### Stated exercise
Output the lines below exactly, please, from the first line until the line with "return across_dial(Cylinder(radius, z1", counting both.
——
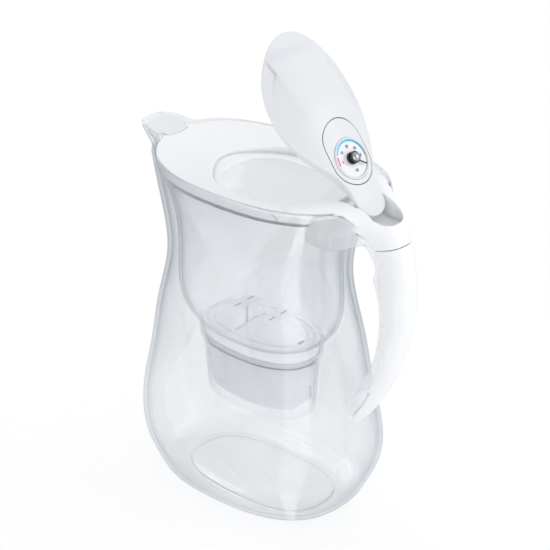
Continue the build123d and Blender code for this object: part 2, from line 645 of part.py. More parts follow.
def over_edge(lift):
    """Everything over the cap's lower edge, raised by lift."""
    return extrude(cap_profile(cap_arc(CAP_EDGE, lift), 60), 60, dir=(0, 1, 0), both=True)


def dial_place():
    """Place of the dial on the cap's top, tilted with the surface."""
    half = CAP_LENGTH / 2
    hinge, middle = CAP_TOP[:2]
    share = (half - DIAL_CENTRE) / half
    height = middle - (middle - hinge) * share ** 2
    slope = atan2(2 * (middle - hinge) * share, half)
    return Location((-DIAL_CENTRE, 0, CAP_RISE + height), (0, slope * 180 / pi, 0))


def across_dial(shape, z0=0.0):
    """A shape that stands on the dial's plane at z0, put in its place on the cap."""
    return dial_place() * Location((0, 0, z0)) * shape


def disc(radius, z0, z1):
    """Round disc on the dial's plane between two heights."""
    return across_dial(Cylinder(radius, z1 - z0), (z0 + z1) / 2)


def panel_prism(offset, z0, z1):
    """Long rounded outline of the indicator between two heights over the dial's plane."""
    half = PANEL_HALF_WIDTH + offset
    reach = PANEL_HALF_LENGTH - PANEL_HALF_WIDTH
    shift = DIAL_CENTRE - PANEL_CENTRE
    body = block(shift - reach, shift + reach, -half, half, z0, z1)
    for s in (-1, 1):
        body += Cylinder(half, z1 - z0).moved(Location((shift + s * reach, 0, (z0 + z1) / 2)))
    return across_dial(body)


def across_y(radius, half_length):
    return Cylinder(radius, 2 * half_length, rotation=(90, 0, 0))


POCKET_BASE = -POCKET_DEPTH - POCKET_FLOOR


def cap_shell():
    body = leaf_prism(0) & under_crown(0) & over_edge(0)
    hollow = leaf_prism(-CAP_WALL) & under_crown(CAP_WALL) & block(
        -BIG, -CAP_HOLLOW_START, -BIG, BIG, -BIG, BIG)
    hollow -= panel_prism(CAP_WALL, POCKET_BASE, BIG)
    barrel = across_y(KNUCKLE_RADIUS, CAP_NECK) + block(
        -KNUCKLE_RADIUS, KNUCKLE_RADIUS, -CAP_NECK, CAP_NECK, 0, CAP_RISE + CAP_TOP[0] - 1)
    pocket = panel_prism(PANEL_GAP, -POCKET_DEPTH, 10)
    bore = across_y(PIN_RADIUS + PIN_GAP, BIG)
    return body - hollow + barrel - pocket - bore


def cap_liner():
    plate = leaf_prism(-CAP_WALL - LINER_GAP) & over_edge(LINER_LIFT) & block(
        -BIG, -CAP_HOLLOW_START - LINER_GAP, -BIG, BIG, -BIG, BIG)
    return (plate & under_crown(CAP_WALL + LINER_GAP)) - over_edge(LINER_LIFT + LINER_THICKNESS)


def indicator_panel():
    body = panel_prism(0, -PANEL_THICKNESS, 6) & under_crown(0)
    well = disc(DIAL_RADIUS + DIAL_GAP, -DIAL_SINK - DIAL_THICKNESS, 6)
    return body - well - disc(SPINDLE_RADIUS + 0.5, -10, 0)


def indicator_back():
    top = -PANEL_THICKNESS - DIAL_GAP
    return panel_prism(0, top - BACK_THICKNESS, top) - disc(SPINDLE_RADIUS + SPINDLE_GAP, -10, 0)


def dial_plate():
    low = -DIAL_SINK - DIAL_THICKNESS + DIAL_GAP
    return disc(DIAL_RADIUS, low, -DIAL_SINK) - disc(SPINDLE_RADIUS + SPINDLE_GAP, -10, 0)


def dial_bezel():
    ring = disc(DIAL_RADIUS, -DIAL_SINK, -DIAL_SINK + BEZEL_HEIGHT)
    return ring - disc(DIAL_RADIUS - BEZEL_WIDTH, -10, 10)


KNOB_BASE = -DIAL_SINK + DIAL_GAP
KNOB_TOP = KNOB_BASE + KNOB_HEIGHT


def dial_knob():
    spindle = disc(SPINDLE_RADIUS, -PANEL_THICKNESS - BACK_THICKNESS, KNOB_BASE + 1)
    skirt = disc(KNOB_RADIUS, KNOB_BASE, KNOB_BASE + 1.4)
    hub = disc(DOME_RADIUS + 0.4, KNOB_BASE, KNOB_TOP)
    return spindle + skirt + hub


def knob_dome():
    rise = 1.6
    radius = (DOME_RADIUS ** 2 + rise ** 2) / (2 * rise)
    ball = across_dial(Sphere(radius), KNOB_TOP + rise - radius)
    return ball & disc(BIG, KNOB_TOP, KNOB_TOP + 2 * rise)


def dial_pointer():
    """Pointer that is clipped round the knob over its skirt."""
    low = KNOB_BASE + 1.4
    ring = Cylinder(DOME_RADIUS + 1.2, POINTER_THICKNESS) - Cylinder(DOME_RADIUS + 0.4, 4)
    arm = block(DOME_RADIUS + 0.8, POINTER_LENGTH, -POINTER_WIDTH / 2, POINTER_WIDTH / 2,
                -POINTER_THICKNESS / 2, POINTER_THICKNESS / 2)
    return across_dial((ring + arm).rotate(Axis.Z, -POINTER_ANGLE), low + POINTER_THICKNESS / 2)


def pivot_pin(x, z, radius, half_length):
    """Round pin across the jug with softly broken ends."""
    pin = across_y(radius, half_length)
    return chamfer(pin.edges().filter_by(GeomType.CIRCLE), radius / 5).moved(Location((x, 0, z)))


def hood():
    """White hood over the handle's top, with the two arms that run out into the lid."""
    jug_line = inside_handle_line().moved(Location((HOOD_GAP, 0, HOOD_GAP)))
    rim = jug_inside(-LID_GAP) - rim_room(LID_GAP) - rim_notch(-LID_GAP) \
        - above_rim().moved(Location((0, 0, LID_GAP)))
    under_lid = dish_sheet(LID_THICKNESS, 40) & rim_room(0)
    outside_wall = under_flanks(HOOD_GAP) - jug_inside(0)
    skin = handle_skin() - seam_side(False) - jug_line - outside_wall
    return skin - band_solid(HOOD_GAP) - rim - under_lid


def thumb_recess():
    """Channel for the cap's barrel and the hollow that the thumb reaches into."""
    channel = block(RECESS_START_X - 24, RECESS_START_X + 1, -CAP_NECK - NECK_MARGIN,
                    CAP_NECK + NECK_MARGIN, CHANNEL_FLOOR_Z, BIG)
    floor = Spline(*[(x, 0, z) for x, z in RECESS_FLOOR])
    start, end = floor @ 0, floor @ 1
    side = side_prism([floor, Line(end, (end.X, 0, BIG)), Line((end.X, 0, BIG), (start.X, 0, BIG)),
                       Line((start.X, 0, BIG), start)], BIG)
    half = RECESS_HALF_WIDTH
    centre = RECESS_END_X - half
    plan = block(RECESS_START_X, centre, -half, half, 250, BIG) + Cylinder(half, 80).moved(
        Location((centre, 0, 290)))
    return channel + (side & plan)


def cap_seat():
    """Body of the recessed border that the closed cap lies on."""
    wall = OPENING_MARGIN + LEDGE_THICKNESS
    seat = leaf_prism(wall) & over_edge(-LEDGE_GAP - LEDGE_THICKNESS)
    seat &= block(-BIG, -OPENING_START + OPENING_BORDER, -BIG, BIG, -BIG, BIG)
    return (cap_place(0) * seat) & dish_sheet(0, 40)


def cap_room():
    """Room that the closed cap and the filling opening take in the lid."""
    leaf = leaf_prism(OPENING_MARGIN) & block(-BIG, -CAP_HOLLOW_START, -BIG, BIG, -BIG, BIG)
    over = (leaf + leaf_prism(NECK_MARGIN)) & over_edge(-LEDGE_GAP)
    through = leaf_prism(-OPENING_BORDER) & block(-BIG, -OPENING_START, -BIG, BIG, -BIG, BIG)
    return cap_place(0) * (over + through)


def flap_lugs():
    """Two lugs at the lid's front corners that hold the pour flap's pin."""
    low, high = FLAP_PIN_Z - FLAP_BARREL_RADIUS, FLAP_PIN_Z + FLAP_BARREL_RADIUS
    return [block(LUG_FRONT_X, LUG_BACK_X, LUG_INNER, LUG_OUTER, low, high),
            block(LUG_FRONT_X, LUG_BACK_X, -LUG_OUTER, -LUG_INNER, low, high)]


def lid_cover():
    plate = dish_sheet(0, LID_THICKNESS) & rim_room(LID_GAP)
    plate = plate - flap_back(0) - block(-BIG, LUG_FRONT_X, -BIG, BIG, 0, BIG)
    lid = plate + hood() + cap_seat() + flap_lugs() - cap_room() - thumb_recess()
    pins = across_y(PIN_RADIUS + PIN_GAP, PIN_HALF_LENGTH + 0.3).moved(
        Location((HINGE_X, 0, HINGE_Z)))
    flap_pins = across_y(FLAP_PIN_RADIUS + PIN_GAP, BIG).moved(
        Location((FLAP_PIN_X, 0, FLAP_PIN_Z)))
    return lid - pins - flap_pins


def lid_ring(inset, wall, z0, z1):
    """Ring that follows the rim's inside, between two heights."""
    ring = jug_inside(JUG_WALL - LEDGE_WIDTH + inset) - jug_inside(
        JUG_WALL - LEDGE_WIDTH + inset + wall)
    return ring & block(-BIG, BIG, -BIG, BIG, z0, z1)


SKIRT_BOTTOM_Z = LEDGE_Z + FLANGE_THICKNESS + SKIRT_GAP


def lid_skirt():
    """Ring under the lid that centres it, open at the handle."""
    ring = lid_ring(LID_GAP + SKIRT_INSET, SKIRT_WALL, SKIRT_BOTTOM_Z, RIM_Z)
    ring = ring & dish_sheet(LID_THICKNESS + 0.05, 40)
    ends = side_prism(side_points((SKIRT_END_X, SKIRT_BOTTOM_Z - 1),
                                  (SKIRT_END_X - SKIRT_SLANT, RIM_Z), (BIG, RIM_Z),
                                  (BIG, SKIRT_BOTTOM_Z - 1)), BIG)
    flap_room = block(-BIG, FLAP_BACK_X + SKIRT_WALL, -LUG_OUTER, LUG_OUTER,
                      FLAP_PIN_Z - SKIRT_DIP, BIG)
    return ring - ends - flap_room


def pour_flap():
    plate = dish_sheet(0, FLAP_THICKNESS) & rim_room(LID_GAP) & flap_back(-FLAP_GAP)
    side = LUG_INNER - 0.3
    for s in (-1, 1):
        plate -= block(LUG_FRONT_X - 0.6, 0, min(s * side, s * BIG), max(s * side, s * BIG), 0, BIG)
    barrel = across_y(FLAP_BARREL_RADIUS, side).moved(Location((FLAP_PIN_X, 0, FLAP_PIN_Z)))
    bore = across_y(FLAP_PIN_RADIUS + PIN_GAP, BIG).moved(Location((FLAP_PIN_X, 0, FLAP_PIN_Z)))
    return plate + barrel - bore


def on_cap(maker):
    """A piece of the cap in the standing-open place."""
    return lambda: cap_place(CAP_OPEN_ANGLE) * maker()


PIECES = {
    "jug_body": jug_body,
    "handle_grip": handle_grip,
    "water_chamber": water_chamber,
    "well_grommet": well_grommet,
    "cartridge_case": cartridge_case,
    "cartridge_lid": cartridge_lid,
    "cartridge_top_mesh": lambda: mesh_disc(TOP_MESH_Z),
    "cartridge_bottom_mesh": lambda: mesh_disc(BOTTOM_MESH_Z),
    "filter_media": filter_media,
    "lid_cover": lid_cover,
    "lid_skirt": lid_skirt,
    "cap_shell": on_cap(cap_shell),
    "cap_liner": on_cap(cap_liner),
    "cap_hinge_pin": lambda: pivot_pin(HINGE_X, HINGE_Z, PIN_RADIUS, PIN_HALF_LENGTH),
    "indicator_panel": on_cap(indicator_panel),
    "indicator_back": on_cap(indicator_back),
    "dial_plate": on_cap(dial_plate),
    "dial_bezel": on_cap(dial_bezel),
    "dial_knob": on_cap(dial_knob),
    "knob_dome": on_cap(knob_dome),
    "dial_pointer": on_cap(dial_pointer),
    "pour_flap": pour_flap,
    "pour_flap_pin": lambda: pivot_pin(FLAP_PIN_X, FLAP_PIN_Z, FLAP_PIN_RADIUS,
                                       FLAP_PIN_HALF_LENGTH),
}


if __name__ == "__main__":
    os.makedirs("parts", exist_ok=True)
    for name, make in PIECES.items():
        export_step(make(), f"parts/{name}.step")
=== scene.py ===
import json
from math import cos, sin, pi, radians, hypot, atan2, sqrt

import bmesh
import bpy
from mathutils import Matrix, Vector
from mathutils.bvhtree import BVHTree


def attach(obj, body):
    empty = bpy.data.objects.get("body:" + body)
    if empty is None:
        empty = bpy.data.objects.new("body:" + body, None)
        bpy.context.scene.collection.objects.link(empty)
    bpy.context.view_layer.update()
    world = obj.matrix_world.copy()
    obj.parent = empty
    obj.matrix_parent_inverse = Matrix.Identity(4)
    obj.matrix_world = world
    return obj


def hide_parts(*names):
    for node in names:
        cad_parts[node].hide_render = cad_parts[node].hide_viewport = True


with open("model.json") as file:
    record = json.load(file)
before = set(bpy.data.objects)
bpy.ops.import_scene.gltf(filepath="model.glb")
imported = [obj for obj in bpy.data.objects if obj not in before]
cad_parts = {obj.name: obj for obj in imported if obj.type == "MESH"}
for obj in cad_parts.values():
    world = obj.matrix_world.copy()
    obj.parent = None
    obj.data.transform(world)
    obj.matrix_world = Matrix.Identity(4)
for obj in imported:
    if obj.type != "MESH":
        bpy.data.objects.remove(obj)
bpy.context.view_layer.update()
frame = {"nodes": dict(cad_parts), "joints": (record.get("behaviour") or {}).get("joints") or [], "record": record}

bl_info = {
    "name": "Water Filter Pitcher",
    "version": (1, 0, 0),
    "blender": (4, 5, 0),
    "location": "View3D > Sidebar > Pitcher",
    "description": "Dresses the packed filter pitcher with smooth pieces, plastics and a studio",
    "category": "Object",
}

MM = 0.001
NODES = frame["nodes"]
JOINTS = {j["name"]: j for j in frame["joints"]}
BODY_OF = {node: body for body, nodes in frame["record"]["behaviour"]["bodies"].items()
           for node in nodes}


# Sizes and colours that a user would change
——
### Full solution
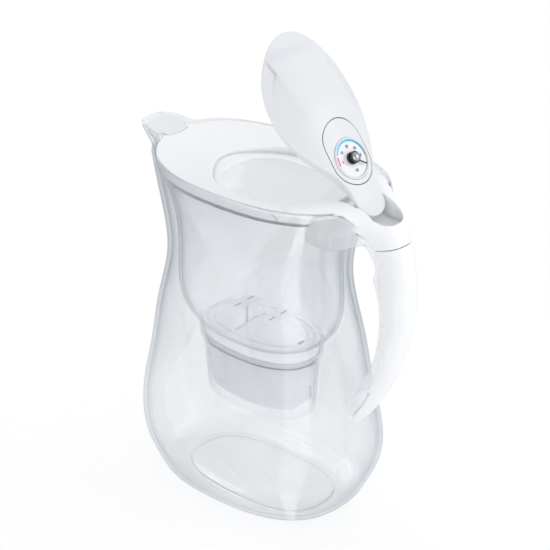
Continue the build123d and Blender code for this object: part 2, from line 645 of part.py. More parts follow.
def over_edge(lift):
    """Everything over the cap's lower edge, raised by lift."""
    return extrude(cap_profile(cap_arc(CAP_EDGE, lift), 60), 60, dir=(0, 1, 0), both=True)


def dial_place():
    """Place of the dial on the cap's top, tilted with the surface."""
    half = CAP_LENGTH / 2
    hinge, middle = CAP_TOP[:2]
    share = (half - DIAL_CENTRE) / half
    height = middle - (middle - hinge) * share ** 2
    slope = atan2(2 * (middle - hinge) * share, half)
    return Location((-DIAL_CENTRE, 0, CAP_RISE + height), (0, slope * 180 / pi, 0))


def across_dial(shape, z0=0.0):
    """A shape that stands on the dial's plane at z0, put in its place on the cap."""
    return dial_place() * Location((0, 0, z0)) * shape


def disc(radius, z0, z1):
    """Round disc on the dial's plane between two heights."""
    return across_dial(Cylinder(radius, z1 - z0), (z0 + z1) / 2)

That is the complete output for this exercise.